Frontline manager lens
Act like a frontline manager to predict practical questions, likely pushback, and day‑to‑day operational impact. List expected questions, resource needs, and timing conflicts so the policy can be adjusted before rollout.
High-performing employee lens
Take the perspective of a high‑performing employee to flag unclear or demotivating language. Rewrite the draft content to preserve intent while improving clarity and motivation for top performers.
Board and investor lens
Review the draft from a board or investor point of view to spot missing data, risk statements, and weak ROI logic. Require a short table of evidence and a single‑line “so what” that ties initiatives to measurable outcomes.
Channel rewrite prompts
Convert the same content into Slack messages, all‑hands slides, and manager talking points. Keep each version brief, channel‑appropriate, and consistent so teams hear one clear point across touchpoints.
Jargon cleanup prompt
Run a jargon cleanup that flags buzzwords and suggests plain‑language replacements. Apply consistent guidelines and a short glossary to keep content simple and consistent across teams.

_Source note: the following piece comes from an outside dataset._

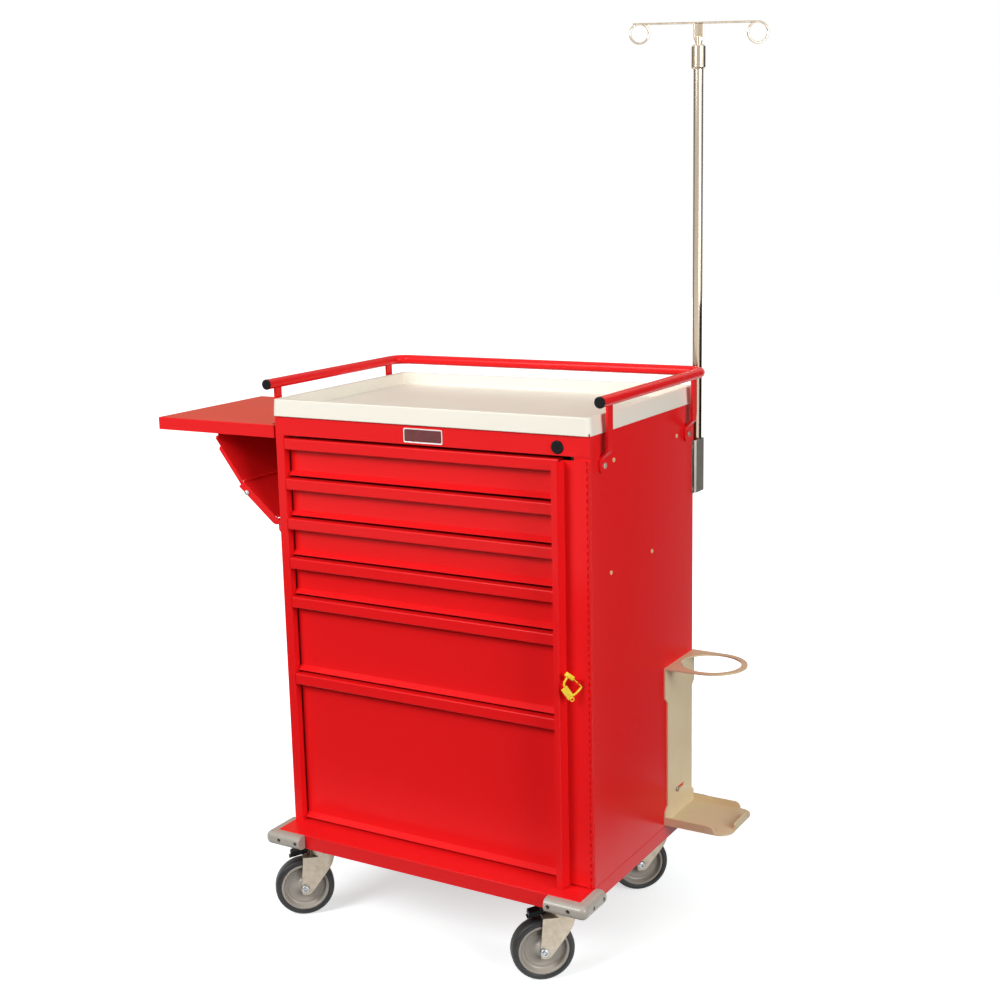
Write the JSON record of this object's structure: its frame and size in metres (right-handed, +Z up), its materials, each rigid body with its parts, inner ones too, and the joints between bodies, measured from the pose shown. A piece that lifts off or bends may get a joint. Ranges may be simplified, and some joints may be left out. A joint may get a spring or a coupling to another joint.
{
  "type": "crash cart",
  "caption": "Steel emergency cart on swivel casters with drawers behind a swinging lock bar, railed top tray, folding side shelf, telescoping infusion pole and gas cylinder bracket.",
  "frame": {"origin": "centre of the bottom of the whole cart's bounding box, on the floor", "axes": "+Z up, drawer fronts face -Y, +X to the right of someone facing the drawers"},
  "size_m": [1.0774, 0.6122, 1.6693],
  "materials": {
    "red_paint": "semi-gloss powder coat",
    "cream_plastic": "satin",
    "beige_paint": "semi-gloss powder coat",
    "stainless": "polished",
    "brushed_stainless": "brushed",
    "zinc": "zinc plated",
    "brass": "yellow passivated",
    "bumper_grey": "satin",
    "wheel_grey": "satin",
    "tyre_black": "satin",
    "black_plastic": "satin",
    "seal_yellow": "satin",
    "galvanised": "zinc plated",
    "nameplate_metal": "satin"
  },
  "bodies": {
    "cart": {"left_side_panel": "red_paint", "right_side_panel": "red_paint", "header_panel": "red_paint", "top_panel": "red_paint", "back_panel": "red_paint", "header_plug": "black_plastic", "nameplate": "nameplate_metal", "base_pan": "red_paint", "base_channels": "red_paint", "slide_posts": "galvanised", "slide_channels": "galvanised", "tray": "cream_plastic", "guard_rail": "red_paint", "rail_end_caps": "black_plastic", "side_screws": "brass", "zinc_bolts": "zinc", "corner_bumpers": "bumper_grey", "lock_hinge_fixed": "red_paint", "pole_bracket": "brushed_stainless", "pole_tube": "stainless", "tank_bracket": "beige_paint", "shelf_hinge_fixed": "red_paint", "brace_wall_bracket": "red_paint", "caster_plates": "zinc"},
    "pole_collar": {"pole_collar": "stainless"},
    "pole_rod": {"pole_rod": "stainless", "hook_bar": "stainless"},
    "lock_bar": {"lock_bar": "red_paint", "lock_hinge_moving": "red_paint", "seal": "seal_yellow"},
    "shelf": {"shelf_panel": "red_paint", "brace_shelf_bracket": "red_paint"},
    "brace_lower": {"brace_lower_leaf": "red_paint"},
    "brace_upper": {"brace_upper_leaf": "red_paint"},
    "drawer_1": {"drawer_1_front": "red_paint", "drawer_1_box": "red_paint"},
    "drawer_2": {"drawer_2_front": "red_paint", "drawer_2_box": "red_paint"},
    "drawer_3": {"drawer_3_front": "red_paint", "drawer_3_box": "red_paint"},
    "drawer_4": {"drawer_4_front": "red_paint", "drawer_4_box": "red_paint"},
    "drawer_5": {"drawer_5_front": "red_paint", "drawer_5_box": "red_paint"},
    "drawer_6": {"drawer_6_front": "red_paint", "drawer_6_box": "red_paint"},
    "front_left_swivel": {"front_left_fork": "zinc"},
    "front_left_wheel": {"front_left_wheel": "wheel_grey", "front_left_tyre": "tyre_black"},
    "front_left_pedal": {"front_left_brake_pedal": "black_plastic"},
    "front_right_swivel": {"front_right_fork": "zinc"},
    "front_right_wheel": {"front_right_wheel": "wheel_grey", "front_right_tyre": "tyre_black"},
    "front_right_pedal": {"front_right_brake_pedal": "black_plastic"},
    "rear_left_swivel": {"rear_left_fork": "zinc"},
    "rear_left_wheel": {"rear_left_wheel": "wheel_grey", "rear_left_tyre": "tyre_black"},
    "rear_right_swivel": {"rear_right_fork": "zinc"},
    "rear_right_wheel": {"rear_right_wheel": "wheel_grey", "rear_right_tyre": "tyre_black"}
  },
  "joints": [
    {"name": "drawer_1_slide", "type": "slide", "parent": "cart", "child": "drawer_1", "axis": [0, -1, 0], "range_m": [0, 0.305]},
    {"name": "drawer_2_slide", "type": "slide", "parent": "cart", "child": "drawer_2", "axis": [0, -1, 0], "range_m": [0, 0.305]},
    {"name": "drawer_3_slide", "type": "slide", "parent": "cart", "child": "drawer_3", "axis": [0, -1, 0], "range_m": [0, 0.305]},
    {"name": "drawer_4_slide", "type": "slide", "parent": "cart", "child": "drawer_4", "axis": [0, -1, 0], "range_m": [0, 0.305]},
    {"name": "drawer_5_slide", "type": "slide", "parent": "cart", "child": "drawer_5", "axis": [0, -1, 0], "range_m": [0, 0.305]},
    {"name": "drawer_6_slide", "type": "slide", "parent": "cart", "child": "drawer_6", "axis": [0, -1, 0], "range_m": [0, 0.305]},
    {"name": "lock_bar_hinge", "type": "hinge", "parent": "cart", "child": "lock_bar", "pos_m": [0.40285, -0.23154, 0.562], "axis": [0, 0, 1], "range_deg": [0, 115]},
    {"name": "shelf_hinge", "type": "hinge", "parent": "cart", "child": "shelf", "pos_m": [-0.24995, -0.04209, 0.9405], "axis": [0, -1, 0], "range_deg": [0, 80]},
    {"name": "brace_wall_hinge", "type": "hinge", "parent": "cart", "child": "brace_lower", "pos_m": [-0.26275, -0.07034, 0.786], "axis": [0, -1, 0], "range_deg": [0, 129.34]},
    {"name": "brace_knee_hinge", "type": "hinge", "parent": "brace_lower", "child": "brace_upper", "pos_m": [-0.33825, -0.07034, 0.8485], "axis": [0, -1, 0], "range_deg": [-164.78, 0]},
    {"name": "pole_collar_twist", "type": "hinge", "parent": "cart", "child": "pole_collar", "pos_m": [0.39965, 0.23431, 1.60775], "axis": [0, 0, 1], "range_deg": [0, 120]},
    {"name": "pole_rod_slide", "type": "slide", "parent": "cart", "child": "pole_rod", "axis": [0, 0, 1], "range_m": [0, 0.5]},
    {"name": "front_left_swivel", "type": "hinge", "parent": "cart", "child": "front_left_swivel", "pos_m": [-0.18475, -0.22609, 0.14], "axis": [0, 0, 1], "continuous": true},
    {"name": "front_left_roll", "type": "hinge", "parent": "front_left_swivel", "child": "front_left_wheel", "pos_m": [-0.21616, -0.25244, 0.0575], "axis": [-0.6428, 0.766, 0], "continuous": true},
    {"name": "front_left_brake", "type": "hinge", "parent": "front_left_swivel", "child": "front_left_pedal", "pos_m": [-0.20926, -0.24666, 0.1275], "axis": [0.6428, -0.766, 0], "range_deg": [0, 8]},
    {"name": "front_right_swivel", "type": "hinge", "parent": "cart", "child": "front_right_swivel", "pos_m": [0.34325, -0.22609, 0.14], "axis": [0, 0, 1], "continuous": true},
    {"name": "front_right_roll", "type": "hinge", "parent": "front_right_swivel", "child": "front_right_wheel", "pos_m": [0.31184, -0.25244, 0.0575], "axis": [-0.6428, 0.766, 0], "continuous": true},
    {"name": "front_right_brake", "type": "hinge", "parent": "front_right_swivel", "child": "front_right_pedal", "pos_m": [0.31874, -0.24666, 0.1275], "axis": [0.6428, -0.766, 0], "range_deg": [0, 8]},
    {"name": "rear_left_swivel", "type": "hinge", "parent": "cart", "child": "rear_left_swivel", "pos_m": [-0.18475, 0.17891, 0.14], "axis": [0, 0, 1], "continuous": true},
    {"name": "rear_left_roll", "type": "hinge", "parent": "rear_left_swivel", "child": "rear_left_wheel", "pos_m": [-0.21616, 0.15256, 0.0575], "axis": [-0.6428, 0.766, 0], "continuous": true},
    {"name": "rear_right_swivel", "type": "hinge", "parent": "cart", "child": "rear_right_swivel", "pos_m": [0.34325, 0.17891, 0.14], "axis": [0, 0, 1], "continuous": true},
    {"name": "rear_right_roll", "type": "hinge", "parent": "rear_right_swivel", "child": "rear_right_wheel", "pos_m": [0.31184, 0.15256, 0.0575], "axis": [-0.6428, 0.766, 0], "continuous": true}
  ],
  "couplings": [
    {"joint": "brace_wall_hinge", "follows": "shelf_hinge", "ratio": 1.6166},
    {"joint": "brace_knee_hinge", "follows": "shelf_hinge", "ratio": -2.0597}
  ]
}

Use this rehearsal cycle to reduce questions, speed adoption, and protect operational readiness.
Conclusion
A short, repeatable process turns one-off drafts into reliable outputs that scale across teams and roles.
Specificity matters: include the right role, clear details, and constraints so a job description or training plan needs fewer edits. Treat each draft as a first pass and ask targeted follow-up questions to improve the output.
Protect employee privacy: redact identifiers, validate numbers, and use permissioned tools like Ask ChartHop with Access Guard or Visier’s Vee to keep company data private.
Start small. Test a welcome email and a 30-day plan for a new hire, measure time saved and quality, then expand to analytics, onboarding, and policy work. Save top prompts, document guidelines, and iterate based on real workflows so leaders see impact and teams adopt sustainably.